Maybe the reluctance to change is because of guilt – but I think it’s much more than that. I think that the Dutch have such deep-rooted white privilege that they actually have no way to connect to those outside of their reality. Their idea of themselves is based in centuries of brainwashing, which has told them that they are superior to the brown and black people of the world.

They live in a country literally built on the backs of oppression. They cannot see the pain of their own nonwhite citizens, and they do not want to see it.

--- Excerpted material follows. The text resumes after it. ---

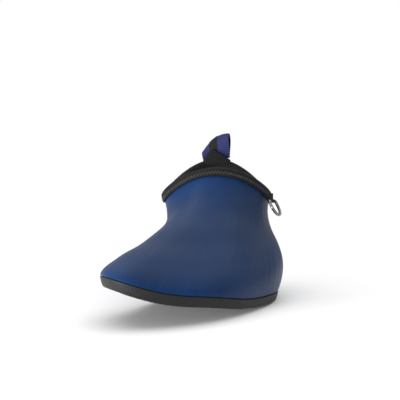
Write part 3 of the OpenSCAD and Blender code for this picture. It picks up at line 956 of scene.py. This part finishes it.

The rest of the world does, and even the United Nations had to intervene and issue a statement from the committee of racial discrimination: “Considering that even a deeply rooted cultural tradition does not justify discriminatory practices and stereotypes, the Committee recommends that (the Netherlands) actively promote the elimination of those features of the character of Black Pete which reflect negative stereotypes and are experienced by many people of African descent as a vestige of slavery. The Committee recommends that the State party find a reasonable balance, such as a different portrayal of Black Pete and ensure respect of human dignity and human rights of all inhabitants of the State party.”

The ties to racism seem pretty clear when I open my inbox and see the word “nigger” from a pro-Black Pete Dutch person.

I’m told that I should focus on the racial problems in my own country, instead of meddling in their innocent children’s holiday. My answer to them is that the racism in the United States does not give them to right to ignore their own racism.

All racism is wrong, and denying that it exists does not make it go away. In the Netherlands, there is a population of nonwhite people who, more and more, refuse to be treated as second-class citizens anymore.

There is a change happening, and it feels like an exciting time to be here and be a part of it – even if it is painful at times to experience.